Postby rcbr1982 » Sun Aug 13, 2017 4:38 am

I'm almost a month into NoFap and I have this constant circle of past guilt. I'm an almost 30 year old man and up until I was probably 25-26, I honestly can't remember, I had hebephile fantasies.

I never looked up anything illegal but I found pictures on google images of people aged 12-17 nude and there were times where I would masturbate to them. I'm sorry for offending anyone by saying this. I just always included it in the weird kinks that I was into because I've watched all kinds of porn. It started with me watching sex scenes from movies at a young age all the way to me watching lesbian sex, gay sex, tranny porn, pregnant, incest, etc.

As you can tell I've been all over the place and I can't stop the cycle of guilt/shame. It's a mixture of realizing what I did was wrong and worried that someday people are going to find out because most people in my life hold me in a higher standard when they really shouldn't.

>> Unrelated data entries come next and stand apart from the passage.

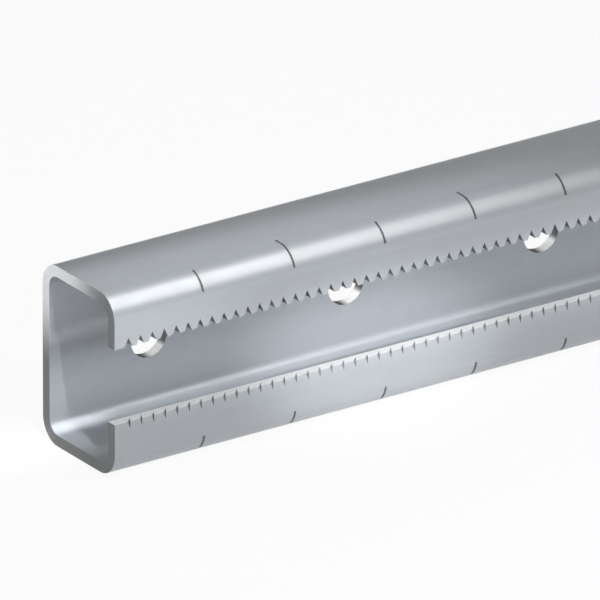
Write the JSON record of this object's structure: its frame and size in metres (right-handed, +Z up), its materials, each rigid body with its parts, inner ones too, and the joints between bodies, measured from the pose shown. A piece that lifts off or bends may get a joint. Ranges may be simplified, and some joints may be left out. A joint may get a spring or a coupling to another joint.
{
  "type": "slotted mounting rail",
  "caption": "Galvanised C-section mounting rail with a slotted web and notched, inturned lips that hold channel nuts along its open side.",
  "frame": {"origin": "centre of the rail's length and depth, at the underside of the lower flange", "axes": "+X along the rail, +Y out of the web's back, +Z up; the throat opens to -Y"},
  "size_m": [1, 0.027, 0.041],
  "materials": {
    "galvanised_steel": "satin galvanised"
  },
  "bodies": {
    "root": {"mounting_rail": "galvanised_steel"}
  },
  "joints": []
}
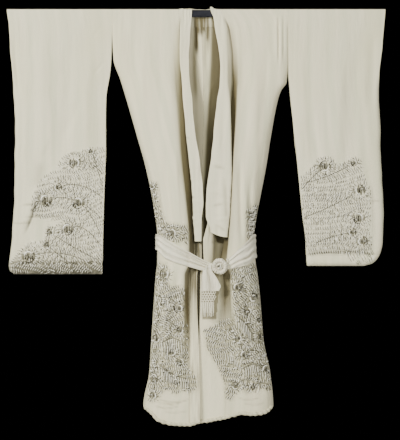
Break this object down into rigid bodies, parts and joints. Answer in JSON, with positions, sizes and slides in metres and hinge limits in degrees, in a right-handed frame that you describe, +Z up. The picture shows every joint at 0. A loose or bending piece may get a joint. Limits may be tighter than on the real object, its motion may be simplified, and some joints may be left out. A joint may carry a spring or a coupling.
{
  "type": "silk kimono robe on a hanging bar",
  "caption": "Wide-sleeved silk robe with long collar bands and padded hem, tied with a netted sash and hung through the sleeves on a flat padded bar.",
  "frame": {"origin": "middle of the hanging bar, by which the whole part is held up", "axes": "+Z up; -Y towards the front of the robe; +X towards the wearer's left, along the bar"},
  "size_m": [1.285, 0.1456, 1.4127],
  "materials": {
    "robe_silk": "matt ivory silk crepe with raised silver, white and grey silk embroidery on the skirt and lower sleeves",
    "collar_silk": "plain ivory silk crepe, folded double",
    "sash_silk": "ivory silk with a faint sheen, knotted into a net with a twisted fringe",
    "bar_cloth": "dark blue-grey cotton velvet over a flat padded bar"
  },
  "bodies": {
    "root": {"display_bar": "bar_cloth", "neck_band": "collar_silk", "sash_back": "sash_silk", "sash_knot": "sash_silk", "sash_tail": "sash_silk", "sash_net": "sash_silk", "sash_fringe": "sash_silk", "right_front_panel": "robe_silk", "right_front_overlap": "robe_silk", "right_back_panel": "robe_silk", "right_collar": "collar_silk", "right_sleeve_front": "robe_silk", "right_sleeve_back": "robe_silk", "right_front_hem_roll": "robe_silk", "right_back_hem_roll": "robe_silk", "right_sash_front": "sash_silk", "left_front_panel": "robe_silk", "left_front_overlap": "robe_silk", "left_back_panel": "robe_silk", "left_collar": "collar_silk", "left_sleeve_front": "robe_silk", "left_sleeve_back": "robe_silk", "left_front_hem_roll": "robe_silk", "left_back_hem_roll": "robe_silk", "left_sash_front": "sash_silk"}
  },
  "joints": []
}
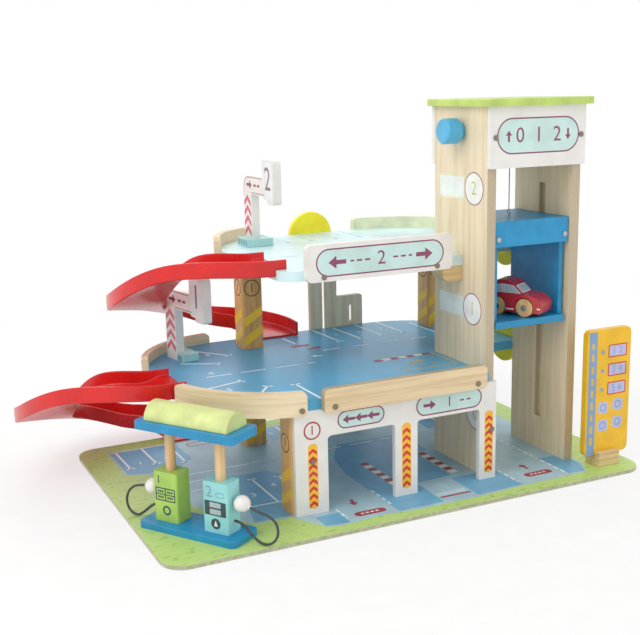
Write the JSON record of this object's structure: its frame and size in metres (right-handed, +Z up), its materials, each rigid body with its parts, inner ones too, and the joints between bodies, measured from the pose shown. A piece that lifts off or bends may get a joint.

I'm so in love with a woman who's twenty years older and I find grown women attractive, especially mature women and I wish I could understand why I did this heinous thing because it's affecting me now and there are so many days that I wish I was dead. I truly wish I could be judged for my actions, but I'm too much of a coward to say anything to anyone. I'm terrified to even look at younger people because I'll automatically think I'm attracted to them. I'm sorry for whoever I offend, I just need to confess this because it's killing me inside.

It's like I'll convince myself that you should just live with uncertainty and some days I'm better than others. Im terrified to imagine what would happen if everybody found out about my deviant past. I know I'm a coward, I just need somewhere to vent and express myself.